* start *

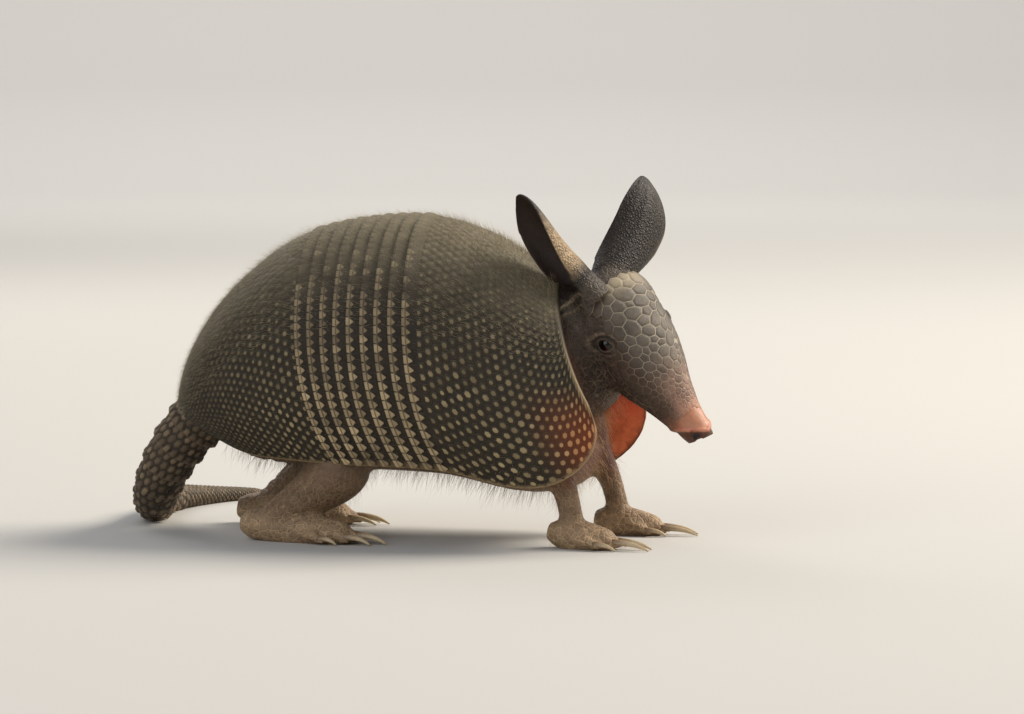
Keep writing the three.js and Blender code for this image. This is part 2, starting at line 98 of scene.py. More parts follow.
def values_of(items, key, width=1, kind=float):
    out = np.empty(len(items) * width, kind)
    items.foreach_get(key, out)
    return out.reshape(-1, width) if width > 1 else out


def points_of(piece):
    return values_of(piece.data.vertices, "co", 3)


def put_points(piece, points):
    piece.data.vertices.foreach_set("co", np.asarray(points, np.float32).ravel())
    piece.data.update()


def centres_of(piece):
    return values_of(piece.data.polygons, "center", 3)


def choose(piece, kind, mask):
    """Opens the piece in edit mode with just the masked points, edges or faces selected."""
    hold(piece)
    bpy.context.tool_settings.mesh_select_mode = SELECT_MODES[kind]
    mesh = piece.data
    parts = {"points": mesh.vertices, "edges": mesh.edges, "faces": mesh.polygons}
    for name, items in parts.items():
        flags = mask if name == kind else np.zeros(len(items), bool)
        items.foreach_set("select", np.asarray(flags, bool))
    bpy.ops.object.mode_set(mode="EDIT")


def done():
    bpy.ops.object.mode_set(mode="OBJECT")


def everything(piece):
    choose(piece, "faces", np.ones(len(piece.data.polygons), bool))


def face_outwards(piece):
    everything(piece)
    bpy.ops.mesh.normals_make_consistent(inside=False)
    done()


def merge_doubles(piece, distance):
    everything(piece)
    bpy.ops.mesh.remove_doubles(threshold=distance)
    done()


def apply_modifier(piece, kind, **settings):
    hold(piece)
    made = piece.modifiers.new(kind.title(), kind)
    for key, value in settings.items():
        setattr(made, key, value)
    bpy.ops.object.modifier_apply(modifier=made.name)


def smooth(piece):
    hold(piece)
    bpy.ops.object.shade_smooth()


def note(piece, **masks):
    """Stores one number for each point under each name, for the materials to read."""
    for name, amounts in masks.items():
        layer = piece.data.attributes.new(name, "FLOAT", "POINT")
        layer.data.foreach_set("value", np.asarray(amounts, np.float32))


def note_colour(piece, name, colours):
    layer = piece.data.attributes.new(name, "FLOAT_COLOR", "POINT")
    full = np.concatenate([colours, np.ones((len(colours), 1))], axis=1)
    layer.data.foreach_set("color", full.astype(np.float32).ravel())


def bake_map(piece, place):
    """A UV map called OFBake; place holds one (u, v) for each face corner."""
    while piece.data.uv_layers:
        piece.data.uv_layers.remove(piece.data.uv_layers[0])
    layer = piece.data.uv_layers.new(name="OFBake")
    layer.data.foreach_set("uv", np.clip(place, 0.001, 0.999).astype(np.float32).ravel())


def corners_of(piece):
    """The point and the face that each face corner belongs to."""
    point = values_of(piece.data.loops, "vertex_index", kind=np.int32)
    sides = values_of(piece.data.polygons, "loop_total", kind=np.int32)
    return point, np.repeat(np.arange(len(sides)), sides)


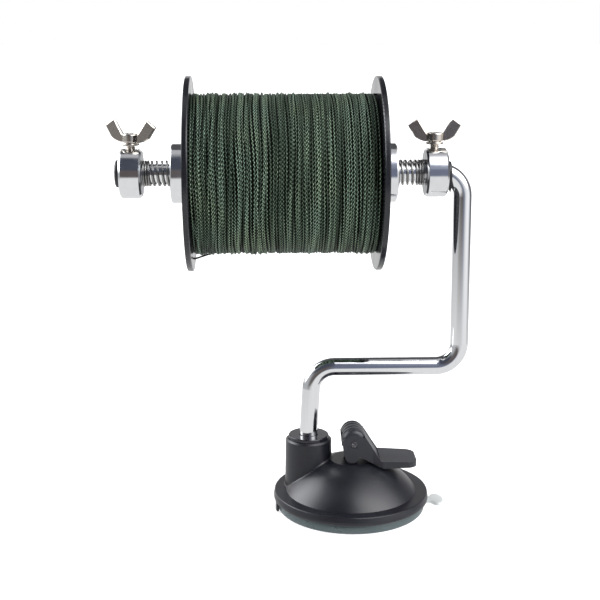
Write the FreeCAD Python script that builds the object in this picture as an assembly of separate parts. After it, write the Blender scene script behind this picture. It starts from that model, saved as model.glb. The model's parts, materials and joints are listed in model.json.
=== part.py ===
"""Line spool stand on a suction base.

A polished 8 mm rod rises from a post on a suction base, bends twice and ends in a
horizontal axle.  Two sprung cones hold a line spool on the axle, and each spring is
backed by a collar that a wing screw clamps on the rod.

Frame: millimetres, +Z up.  The origin is the centre of the suction pad's face, on the
surface that the stand sits on.  +X runs along the axle, from the capped end of the rod
to its upright, and the user stands on the -Y side.
"""
import FreeCAD, Part
import math
import os

Vector = FreeCAD.Vector
X_AXIS = Vector(1, 0, 0)
Y_AXIS = Vector(0, 1, 0)
Z_AXIS = Vector(0, 0, 1)
FIT = 0.06                     # radial clearance of a running fit

# Rod
ROD_R = 4.0
PLANE_Y = 5.0                  # the rod's plane, behind the pad's centre
POST_X = -18.7
LEG_Z = 63.3                   # the lower horizontal run
LEG_TOP_X = -17.1              # the leg leans in above the post
LEAN_FROM = 1.0                # how far above the post's ring it starts to lean
UPRIGHT_X = 47.85              # at its foot, and at its top, where it leans in
UPRIGHT_TOP_X = 47.2
AXLE_Z = 149.1
BEND_R = 10.2
ROD_FOOT_Z = 10.0

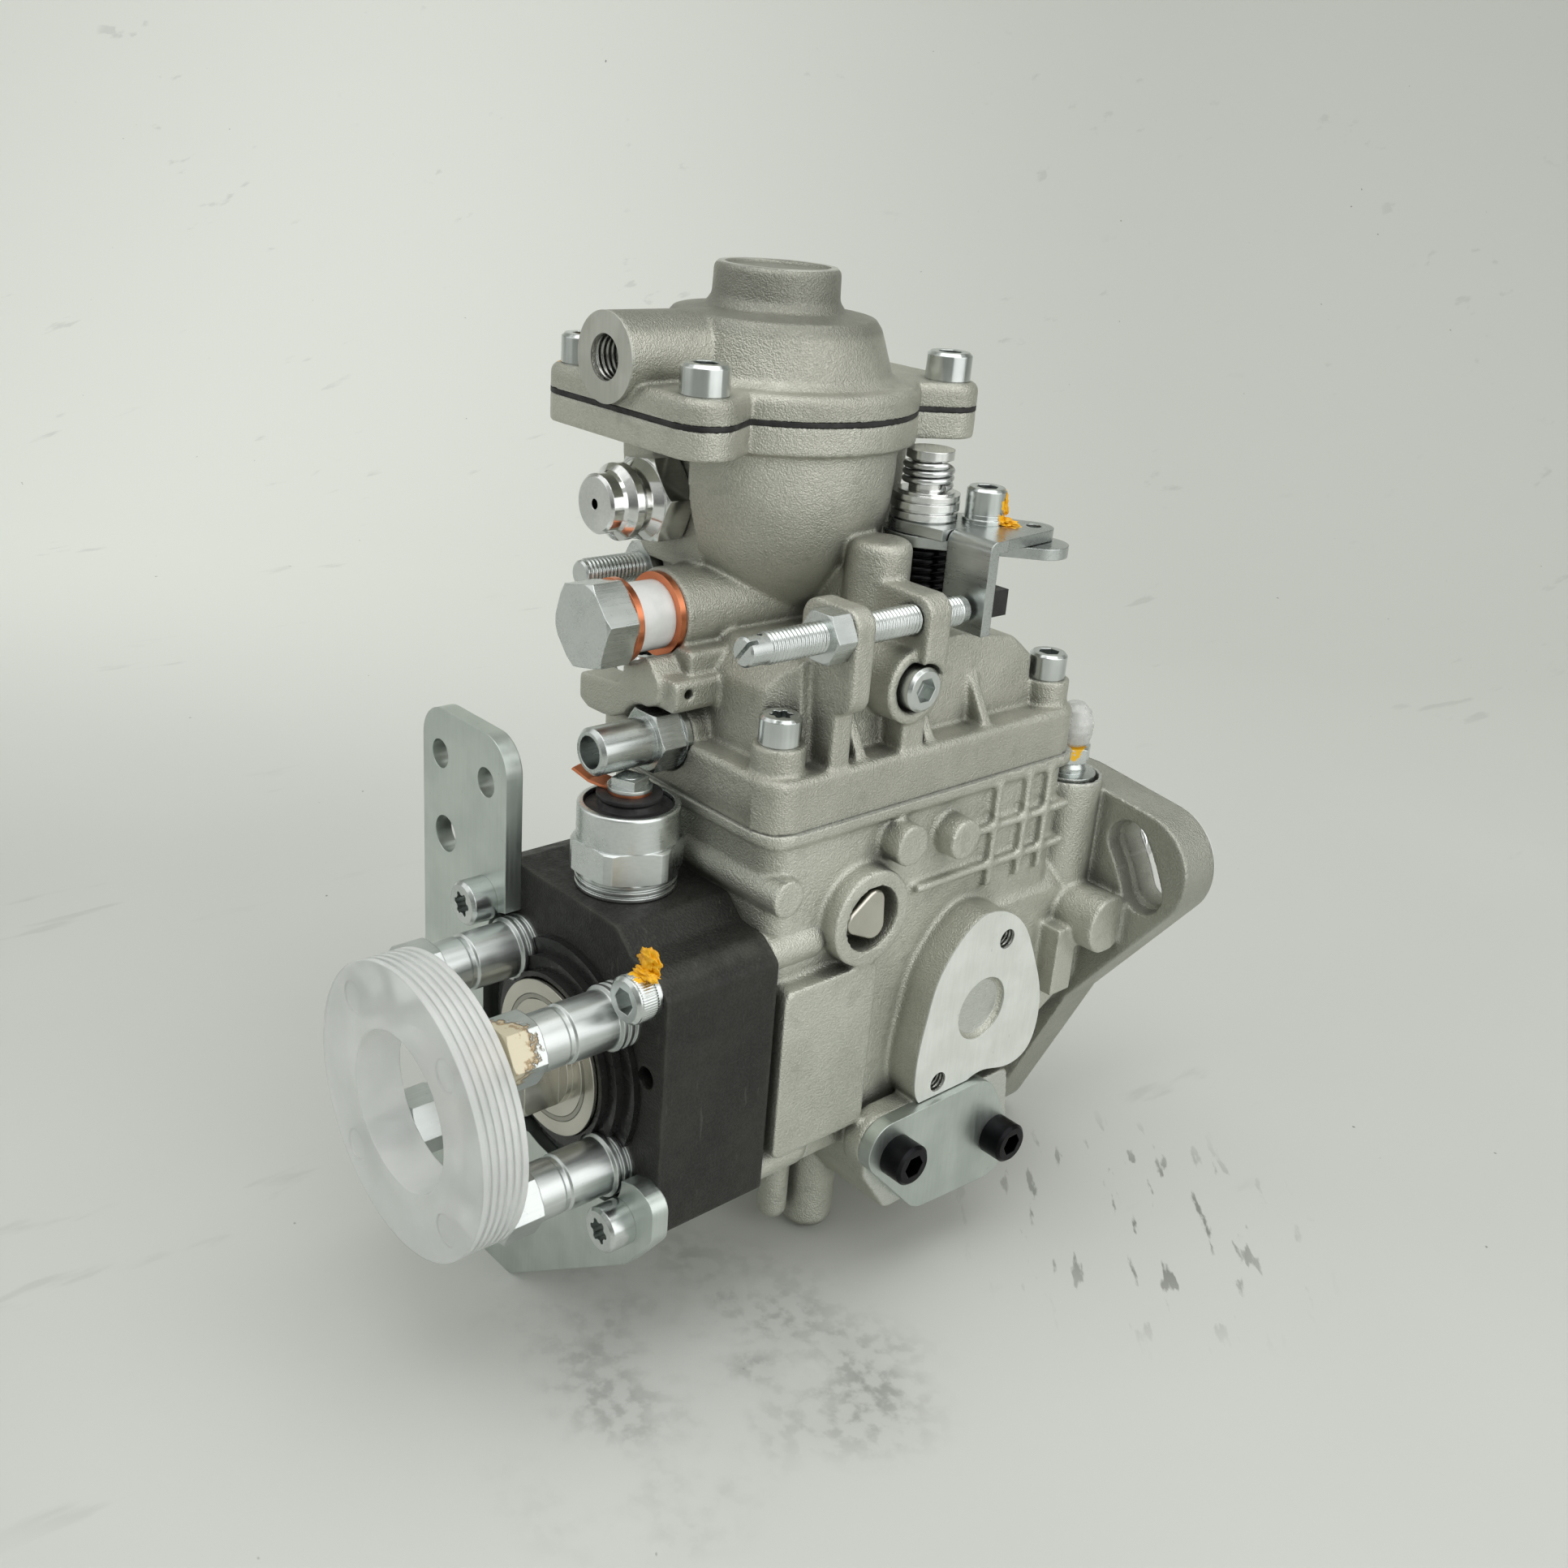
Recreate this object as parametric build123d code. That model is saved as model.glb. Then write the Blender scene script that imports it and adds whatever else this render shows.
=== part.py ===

* end *

■ Written problem
From the first line to the last, please quote the material above exactly.

■ Solution for this task
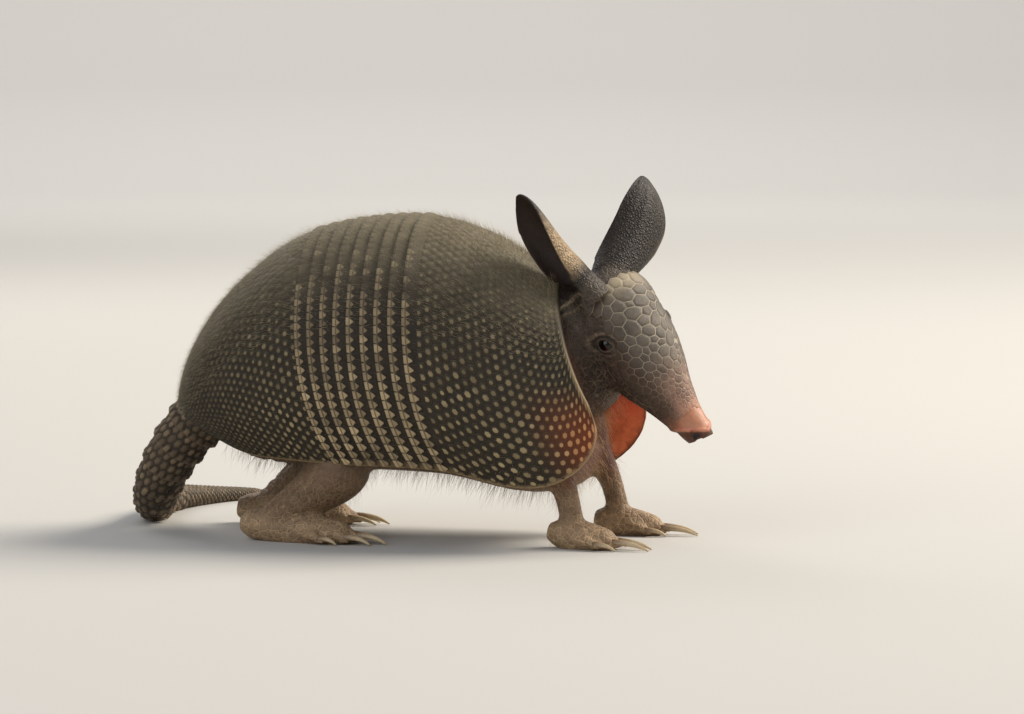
Keep writing the three.js and Blender code for this image. This is part 2, starting at line 98 of scene.py. More parts follow.
def values_of(items, key, width=1, kind=float):
    out = np.empty(len(items) * width, kind)
    items.foreach_get(key, out)
    return out.reshape(-1, width) if width > 1 else out


def points_of(piece):
    return values_of(piece.data.vertices, "co", 3)


def put_points(piece, points):
    piece.data.vertices.foreach_set("co", np.asarray(points, np.float32).ravel())
    piece.data.update()


def centres_of(piece):
    return values_of(piece.data.polygons, "center", 3)


def choose(piece, kind, mask):
    """Opens the piece in edit mode with just the masked points, edges or faces selected."""
    hold(piece)
    bpy.context.tool_settings.mesh_select_mode = SELECT_MODES[kind]
    mesh = piece.data
    parts = {"points": mesh.vertices, "edges": mesh.edges, "faces": mesh.polygons}
    for name, items in parts.items():
        flags = mask if name == kind else np.zeros(len(items), bool)
        items.foreach_set("select", np.asarray(flags, bool))
    bpy.ops.object.mode_set(mode="EDIT")


def done():
    bpy.ops.object.mode_set(mode="OBJECT")


def everything(piece):
    choose(piece, "faces", np.ones(len(piece.data.polygons), bool))


def face_outwards(piece):
    everything(piece)
    bpy.ops.mesh.normals_make_consistent(inside=False)
    done()


def merge_doubles(piece, distance):
    everything(piece)
    bpy.ops.mesh.remove_doubles(threshold=distance)
    done()


def apply_modifier(piece, kind, **settings):
    hold(piece)
    made = piece.modifiers.new(kind.title(), kind)
    for key, value in settings.items():
        setattr(made, key, value)
    bpy.ops.object.modifier_apply(modifier=made.name)


def smooth(piece):
    hold(piece)
    bpy.ops.object.shade_smooth()


def note(piece, **masks):
    """Stores one number for each point under each name, for the materials to read."""
    for name, amounts in masks.items():
        layer = piece.data.attributes.new(name, "FLOAT", "POINT")
        layer.data.foreach_set("value", np.asarray(amounts, np.float32))


def note_colour(piece, name, colours):
    layer = piece.data.attributes.new(name, "FLOAT_COLOR", "POINT")
    full = np.concatenate([colours, np.ones((len(colours), 1))], axis=1)
    layer.data.foreach_set("color", full.astype(np.float32).ravel())


def bake_map(piece, place):
    """A UV map called OFBake; place holds one (u, v) for each face corner."""
    while piece.data.uv_layers:
        piece.data.uv_layers.remove(piece.data.uv_layers[0])
    layer = piece.data.uv_layers.new(name="OFBake")
    layer.data.foreach_set("uv", np.clip(place, 0.001, 0.999).astype(np.float32).ravel())


def corners_of(piece):
    """The point and the face that each face corner belongs to."""
    point = values_of(piece.data.loops, "vertex_index", kind=np.int32)
    sides = values_of(piece.data.polygons, "loop_total", kind=np.int32)
    return point, np.repeat(np.arange(len(sides)), sides)


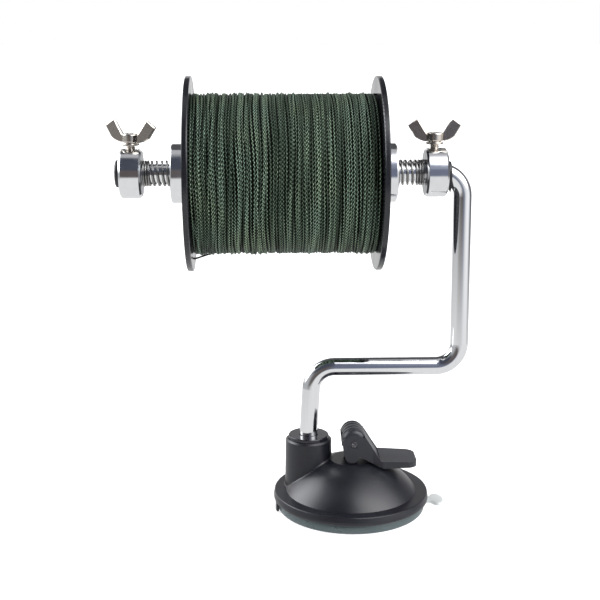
Write the FreeCAD Python script that builds the object in this picture as an assembly of separate parts. After it, write the Blender scene script behind this picture. It starts from that model, saved as model.glb. The model's parts, materials and joints are listed in model.json.
=== part.py ===
"""Line spool stand on a suction base.

A polished 8 mm rod rises from a post on a suction base, bends twice and ends in a
horizontal axle.  Two sprung cones hold a line spool on the axle, and each spring is
backed by a collar that a wing screw clamps on the rod.

Frame: millimetres, +Z up.  The origin is the centre of the suction pad's face, on the
surface that the stand sits on.  +X runs along the axle, from the capped end of the rod
to its upright, and the user stands on the -Y side.
"""
import FreeCAD, Part
import math
import os

Vector = FreeCAD.Vector
X_AXIS = Vector(1, 0, 0)
Y_AXIS = Vector(0, 1, 0)
Z_AXIS = Vector(0, 0, 1)
FIT = 0.06                     # radial clearance of a running fit

# Rod
ROD_R = 4.0
PLANE_Y = 5.0                  # the rod's plane, behind the pad's centre
POST_X = -18.7
LEG_Z = 63.3                   # the lower horizontal run
LEG_TOP_X = -17.1              # the leg leans in above the post
LEAN_FROM = 1.0                # how far above the post's ring it starts to lean
UPRIGHT_X = 47.85              # at its foot, and at its top, where it leans in
UPRIGHT_TOP_X = 47.2
AXLE_Z = 149.1
BEND_R = 10.2
ROD_FOOT_Z = 10.0

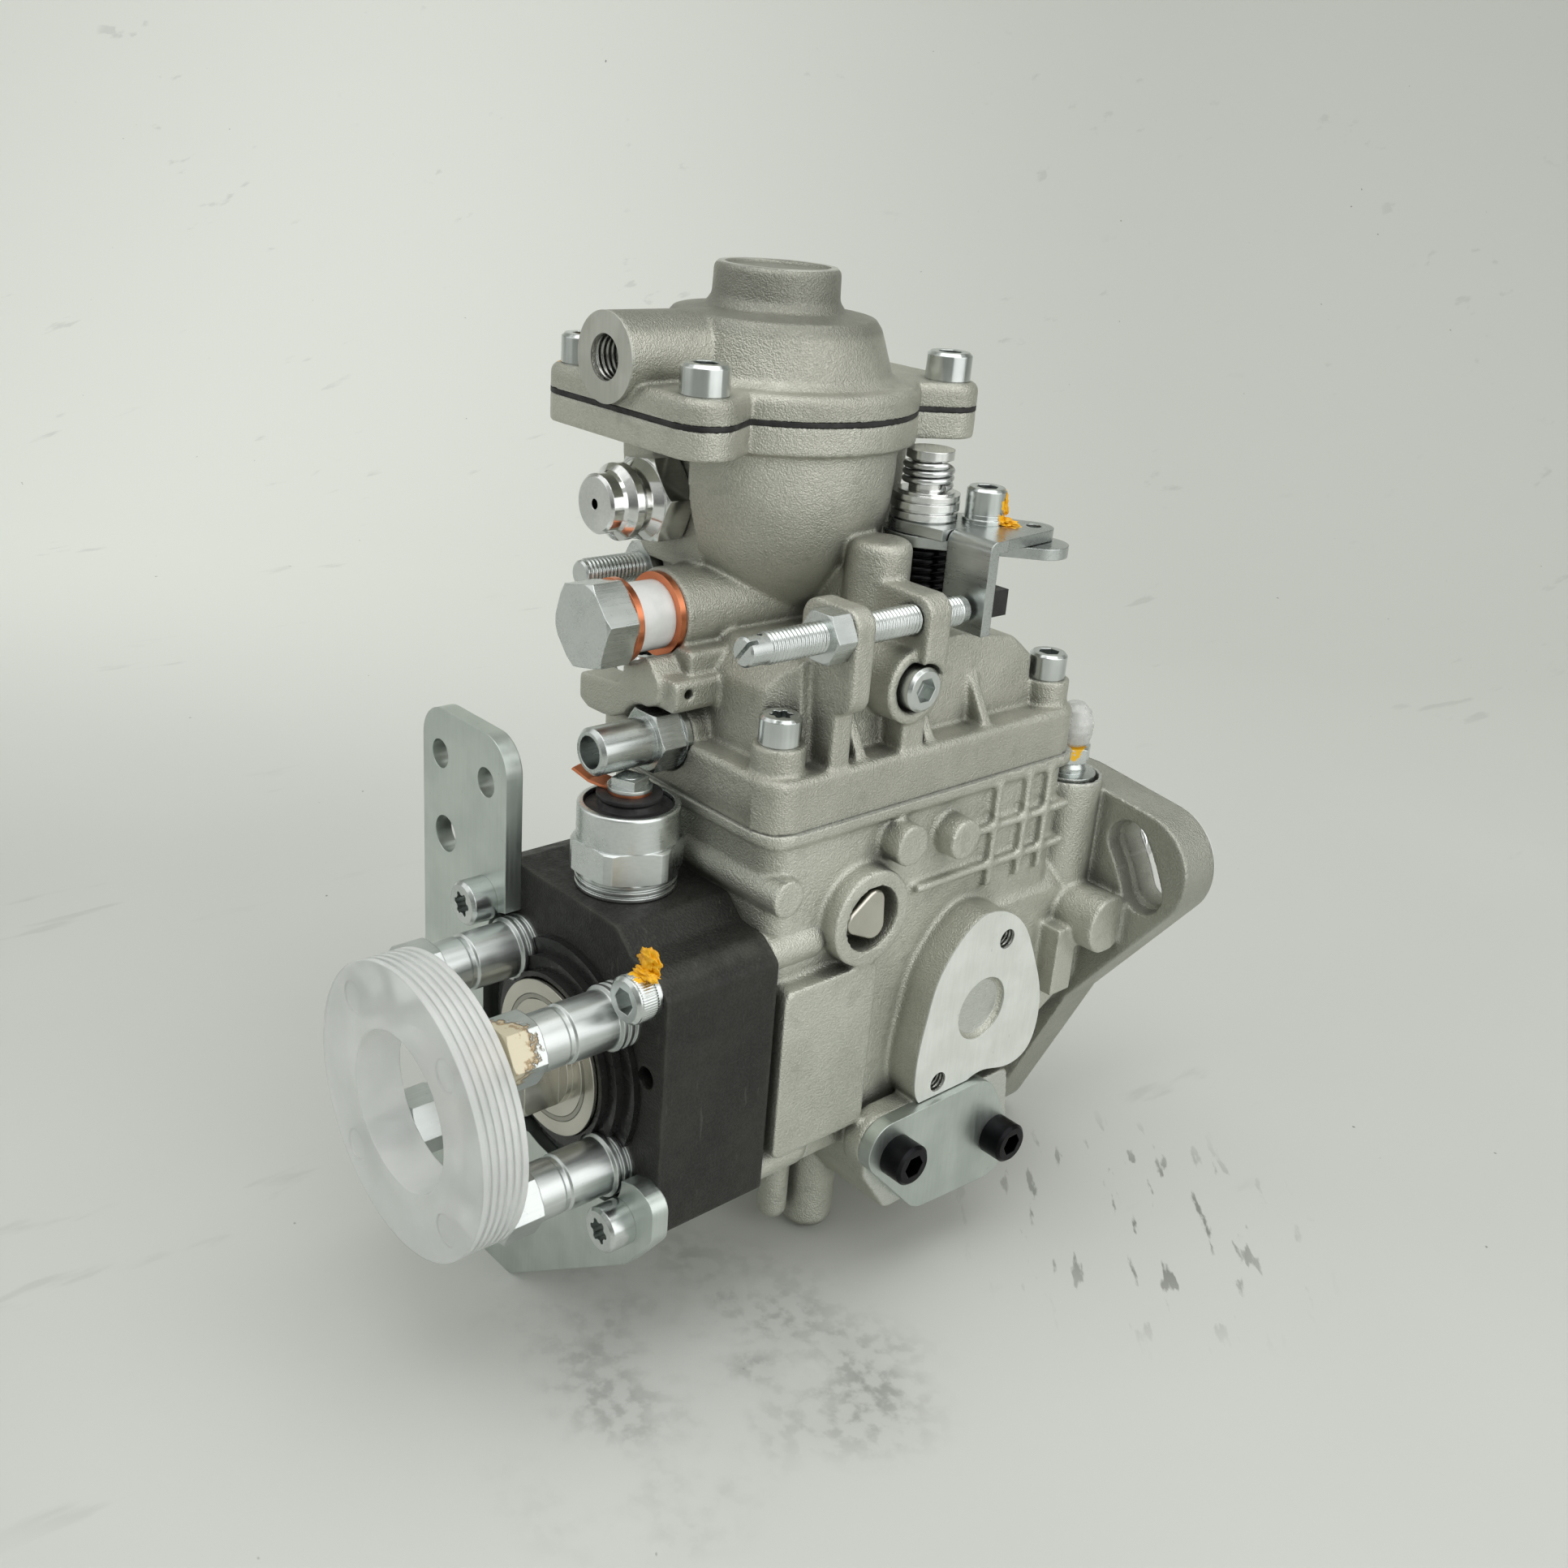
Recreate this object as parametric build123d code. That model is saved as model.glb. Then write the Blender scene script that imports it and adds whatever else this render shows.
=== part.py ===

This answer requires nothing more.